* [WORK TO BE COMPLETED]: Copy out every line of the records where the string "origin" occurs.

* [DATASET RECORDS]:
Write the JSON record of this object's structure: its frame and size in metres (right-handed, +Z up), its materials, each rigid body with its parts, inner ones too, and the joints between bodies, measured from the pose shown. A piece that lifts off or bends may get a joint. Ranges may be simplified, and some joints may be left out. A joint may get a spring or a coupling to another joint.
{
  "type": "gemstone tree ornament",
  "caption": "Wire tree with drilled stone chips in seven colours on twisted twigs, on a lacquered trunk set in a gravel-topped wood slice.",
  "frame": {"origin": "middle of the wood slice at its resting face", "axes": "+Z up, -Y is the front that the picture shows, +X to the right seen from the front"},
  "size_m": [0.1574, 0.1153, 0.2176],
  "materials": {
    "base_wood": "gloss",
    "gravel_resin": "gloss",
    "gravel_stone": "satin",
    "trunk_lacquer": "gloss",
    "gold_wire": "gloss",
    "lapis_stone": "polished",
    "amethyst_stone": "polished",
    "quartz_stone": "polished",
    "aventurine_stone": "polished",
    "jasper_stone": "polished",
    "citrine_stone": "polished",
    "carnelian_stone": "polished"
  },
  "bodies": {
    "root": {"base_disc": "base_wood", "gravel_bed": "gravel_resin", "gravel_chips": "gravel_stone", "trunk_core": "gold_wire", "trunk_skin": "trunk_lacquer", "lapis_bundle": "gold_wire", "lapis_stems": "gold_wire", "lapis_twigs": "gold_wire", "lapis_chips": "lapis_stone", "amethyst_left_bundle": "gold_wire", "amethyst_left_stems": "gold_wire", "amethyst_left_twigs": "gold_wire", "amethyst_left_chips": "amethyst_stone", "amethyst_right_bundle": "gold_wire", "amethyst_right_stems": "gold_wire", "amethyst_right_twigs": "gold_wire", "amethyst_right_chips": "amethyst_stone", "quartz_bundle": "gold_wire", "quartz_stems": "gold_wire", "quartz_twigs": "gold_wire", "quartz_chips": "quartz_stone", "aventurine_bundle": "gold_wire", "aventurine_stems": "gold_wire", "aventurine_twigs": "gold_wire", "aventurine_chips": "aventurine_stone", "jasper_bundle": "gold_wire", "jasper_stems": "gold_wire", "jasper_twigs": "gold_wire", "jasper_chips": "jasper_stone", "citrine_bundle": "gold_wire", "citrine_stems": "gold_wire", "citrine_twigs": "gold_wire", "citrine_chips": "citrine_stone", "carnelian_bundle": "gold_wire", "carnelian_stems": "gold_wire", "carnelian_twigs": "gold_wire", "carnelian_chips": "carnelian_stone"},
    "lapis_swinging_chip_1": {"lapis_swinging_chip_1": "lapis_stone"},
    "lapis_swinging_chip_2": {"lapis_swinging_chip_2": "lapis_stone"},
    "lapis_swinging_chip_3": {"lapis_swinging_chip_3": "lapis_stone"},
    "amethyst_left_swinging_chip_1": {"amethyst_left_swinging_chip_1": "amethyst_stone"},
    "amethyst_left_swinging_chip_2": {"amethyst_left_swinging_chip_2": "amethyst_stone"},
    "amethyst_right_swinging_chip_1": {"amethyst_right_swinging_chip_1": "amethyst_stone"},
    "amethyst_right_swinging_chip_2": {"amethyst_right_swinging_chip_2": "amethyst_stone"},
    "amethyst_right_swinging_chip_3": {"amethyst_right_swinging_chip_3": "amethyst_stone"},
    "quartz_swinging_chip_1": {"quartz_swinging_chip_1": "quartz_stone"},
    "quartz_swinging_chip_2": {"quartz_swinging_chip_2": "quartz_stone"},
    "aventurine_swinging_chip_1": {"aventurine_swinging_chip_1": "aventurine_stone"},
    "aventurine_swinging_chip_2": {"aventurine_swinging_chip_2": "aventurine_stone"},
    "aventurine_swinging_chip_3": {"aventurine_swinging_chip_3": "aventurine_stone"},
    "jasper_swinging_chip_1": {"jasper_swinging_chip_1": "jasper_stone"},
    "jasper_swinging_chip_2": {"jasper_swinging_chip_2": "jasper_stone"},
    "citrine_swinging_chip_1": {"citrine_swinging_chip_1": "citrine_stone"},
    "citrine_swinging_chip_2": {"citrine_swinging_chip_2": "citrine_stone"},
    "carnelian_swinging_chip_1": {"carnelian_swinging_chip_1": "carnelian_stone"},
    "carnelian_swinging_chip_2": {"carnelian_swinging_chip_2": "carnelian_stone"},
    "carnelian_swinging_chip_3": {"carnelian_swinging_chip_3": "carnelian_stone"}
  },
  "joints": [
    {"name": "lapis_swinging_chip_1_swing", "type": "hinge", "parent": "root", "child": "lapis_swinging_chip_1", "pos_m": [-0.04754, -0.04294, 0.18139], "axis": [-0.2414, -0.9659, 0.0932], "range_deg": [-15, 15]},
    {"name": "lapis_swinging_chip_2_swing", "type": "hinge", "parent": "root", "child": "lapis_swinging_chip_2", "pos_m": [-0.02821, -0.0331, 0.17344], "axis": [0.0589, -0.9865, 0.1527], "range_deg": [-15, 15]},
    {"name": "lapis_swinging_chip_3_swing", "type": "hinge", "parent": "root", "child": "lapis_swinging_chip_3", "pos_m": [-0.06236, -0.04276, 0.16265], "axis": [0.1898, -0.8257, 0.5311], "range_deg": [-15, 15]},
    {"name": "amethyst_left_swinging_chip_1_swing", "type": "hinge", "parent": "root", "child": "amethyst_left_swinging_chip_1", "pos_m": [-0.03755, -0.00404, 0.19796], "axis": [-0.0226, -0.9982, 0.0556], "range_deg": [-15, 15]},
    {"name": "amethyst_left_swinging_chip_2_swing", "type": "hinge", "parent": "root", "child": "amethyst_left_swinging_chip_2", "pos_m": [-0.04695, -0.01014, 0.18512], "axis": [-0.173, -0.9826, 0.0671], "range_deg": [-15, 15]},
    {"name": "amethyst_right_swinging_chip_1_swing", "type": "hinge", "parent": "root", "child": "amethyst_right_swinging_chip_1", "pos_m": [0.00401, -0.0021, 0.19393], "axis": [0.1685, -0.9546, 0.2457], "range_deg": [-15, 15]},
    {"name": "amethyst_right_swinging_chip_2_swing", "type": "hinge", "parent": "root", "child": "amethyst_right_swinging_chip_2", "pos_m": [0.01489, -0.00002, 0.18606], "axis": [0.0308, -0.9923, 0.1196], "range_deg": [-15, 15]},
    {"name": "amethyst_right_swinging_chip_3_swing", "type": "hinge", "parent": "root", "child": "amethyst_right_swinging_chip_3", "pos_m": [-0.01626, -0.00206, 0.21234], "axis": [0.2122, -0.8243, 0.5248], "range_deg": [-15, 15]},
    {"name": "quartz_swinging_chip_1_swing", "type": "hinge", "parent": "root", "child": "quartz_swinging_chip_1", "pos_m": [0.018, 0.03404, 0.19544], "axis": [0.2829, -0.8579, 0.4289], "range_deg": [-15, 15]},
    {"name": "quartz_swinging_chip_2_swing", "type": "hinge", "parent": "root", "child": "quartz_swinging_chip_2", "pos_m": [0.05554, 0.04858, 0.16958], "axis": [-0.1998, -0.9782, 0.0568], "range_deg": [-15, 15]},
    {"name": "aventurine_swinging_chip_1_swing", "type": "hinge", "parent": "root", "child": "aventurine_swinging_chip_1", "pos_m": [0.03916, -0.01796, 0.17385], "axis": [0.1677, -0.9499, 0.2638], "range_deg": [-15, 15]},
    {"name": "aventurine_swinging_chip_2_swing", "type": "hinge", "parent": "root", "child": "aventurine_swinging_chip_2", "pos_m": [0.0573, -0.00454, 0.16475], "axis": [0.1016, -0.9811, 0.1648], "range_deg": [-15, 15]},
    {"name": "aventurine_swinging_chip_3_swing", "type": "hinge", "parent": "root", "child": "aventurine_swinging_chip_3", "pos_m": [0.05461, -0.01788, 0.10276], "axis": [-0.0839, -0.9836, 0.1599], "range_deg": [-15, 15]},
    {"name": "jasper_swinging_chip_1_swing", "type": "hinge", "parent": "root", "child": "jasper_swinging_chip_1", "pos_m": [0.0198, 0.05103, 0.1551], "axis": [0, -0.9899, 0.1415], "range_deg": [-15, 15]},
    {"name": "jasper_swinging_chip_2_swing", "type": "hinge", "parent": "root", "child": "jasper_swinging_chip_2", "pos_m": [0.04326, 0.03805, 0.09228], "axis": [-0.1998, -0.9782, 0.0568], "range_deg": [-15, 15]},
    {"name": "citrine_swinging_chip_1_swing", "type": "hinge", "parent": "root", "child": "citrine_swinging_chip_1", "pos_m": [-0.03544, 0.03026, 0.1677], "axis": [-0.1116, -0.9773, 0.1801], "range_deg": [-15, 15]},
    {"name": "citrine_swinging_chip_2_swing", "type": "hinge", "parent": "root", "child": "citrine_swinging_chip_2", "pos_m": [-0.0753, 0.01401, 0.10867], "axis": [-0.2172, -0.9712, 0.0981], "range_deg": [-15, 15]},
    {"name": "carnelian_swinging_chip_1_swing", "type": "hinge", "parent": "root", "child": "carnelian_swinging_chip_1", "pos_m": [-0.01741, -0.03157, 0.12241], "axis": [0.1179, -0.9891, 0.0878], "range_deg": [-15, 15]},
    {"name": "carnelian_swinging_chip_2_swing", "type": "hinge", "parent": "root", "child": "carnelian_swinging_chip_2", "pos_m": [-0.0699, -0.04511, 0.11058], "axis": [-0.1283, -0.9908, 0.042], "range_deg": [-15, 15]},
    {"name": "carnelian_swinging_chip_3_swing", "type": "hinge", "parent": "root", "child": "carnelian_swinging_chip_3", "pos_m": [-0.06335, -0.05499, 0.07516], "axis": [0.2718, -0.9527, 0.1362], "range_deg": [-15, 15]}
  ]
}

==

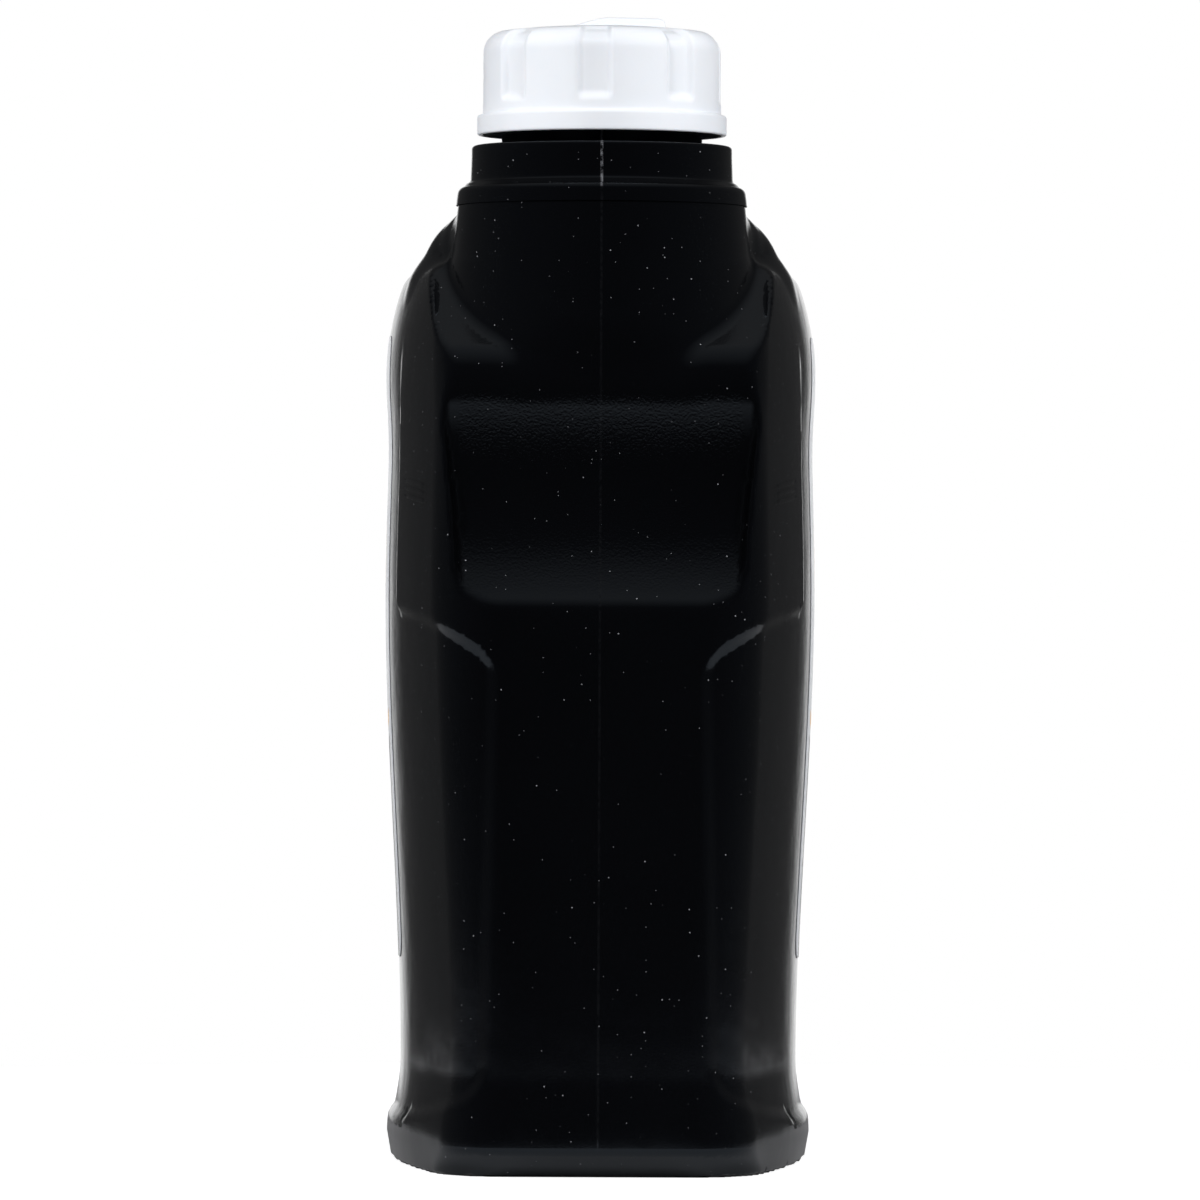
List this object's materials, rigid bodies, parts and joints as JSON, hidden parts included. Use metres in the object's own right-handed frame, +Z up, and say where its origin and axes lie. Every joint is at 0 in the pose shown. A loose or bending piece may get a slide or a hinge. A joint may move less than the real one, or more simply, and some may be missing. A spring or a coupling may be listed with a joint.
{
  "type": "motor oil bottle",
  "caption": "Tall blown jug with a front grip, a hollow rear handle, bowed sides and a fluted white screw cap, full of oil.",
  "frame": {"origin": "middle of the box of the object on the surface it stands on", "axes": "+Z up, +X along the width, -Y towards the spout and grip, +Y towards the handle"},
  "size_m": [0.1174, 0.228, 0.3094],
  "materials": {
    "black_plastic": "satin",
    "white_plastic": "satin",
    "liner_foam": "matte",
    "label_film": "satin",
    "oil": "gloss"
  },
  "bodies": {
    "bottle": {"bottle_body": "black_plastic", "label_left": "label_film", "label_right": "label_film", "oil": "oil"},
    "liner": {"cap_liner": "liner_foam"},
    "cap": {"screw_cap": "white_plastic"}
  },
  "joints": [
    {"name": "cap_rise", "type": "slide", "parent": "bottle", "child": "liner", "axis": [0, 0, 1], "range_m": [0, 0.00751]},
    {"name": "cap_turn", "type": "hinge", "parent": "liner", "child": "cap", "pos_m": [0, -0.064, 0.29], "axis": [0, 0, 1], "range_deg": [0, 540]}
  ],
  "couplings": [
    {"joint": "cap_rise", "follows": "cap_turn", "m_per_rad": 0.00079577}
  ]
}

---

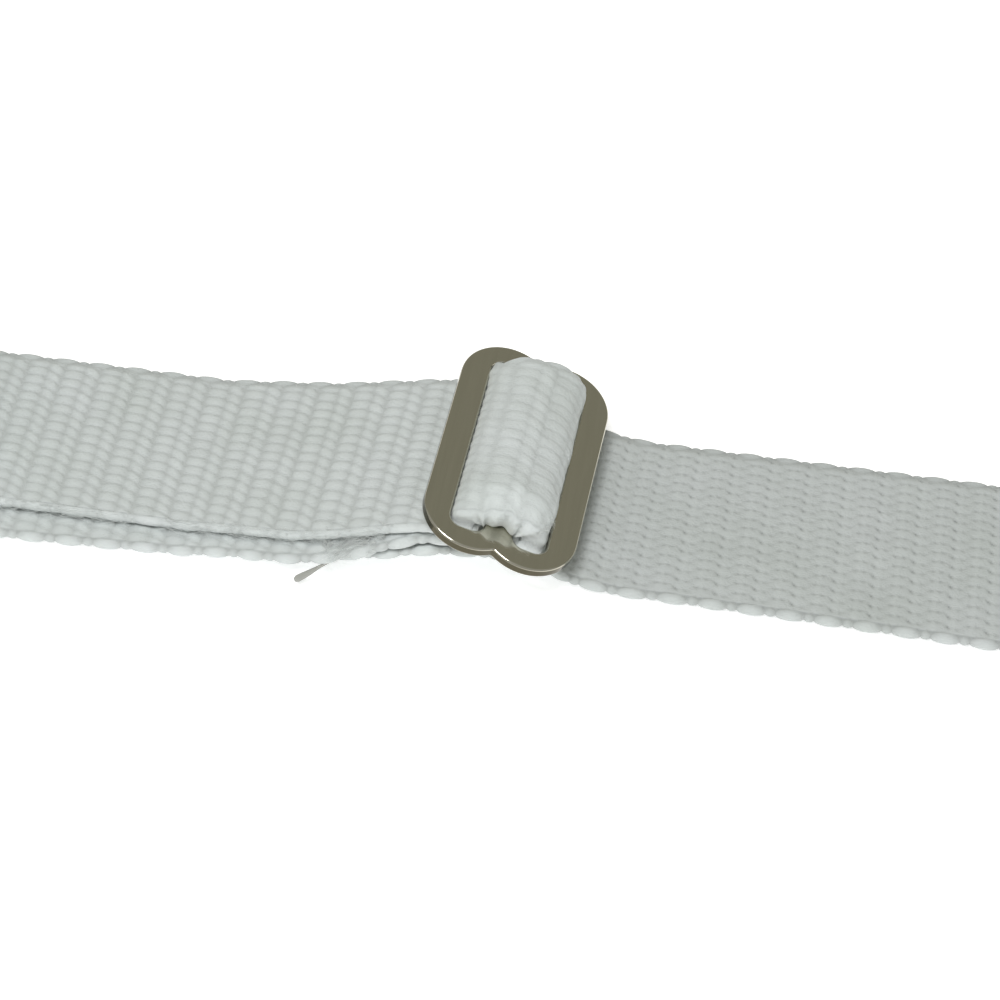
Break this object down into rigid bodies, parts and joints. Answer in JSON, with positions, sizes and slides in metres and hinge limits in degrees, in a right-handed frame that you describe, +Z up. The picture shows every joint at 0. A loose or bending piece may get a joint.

* [RESULT FOR THIS EXERCISE]:
  "frame": {"origin": "middle of the wood slice at its resting face", "axes": "+Z up, -Y is the front that the picture shows, +X to the right seen from the front"},
List this object's materials, rigid bodies, parts and joints as JSON, hidden parts included. Use metres in the object's own right-handed frame, +Z up, and say where its origin and axes lie. Every joint is at 0 in the pose shown. A loose or bending piece may get a slide or a hinge. A joint may move less than the real one, or more simply, and some may be missing. A spring or a coupling may be listed with a joint.
  "frame": {"origin": "middle of the box of the object on the surface it stands on", "axes": "+Z up, +X along the width, -Y towards the spout and grip, +Y towards the handle"},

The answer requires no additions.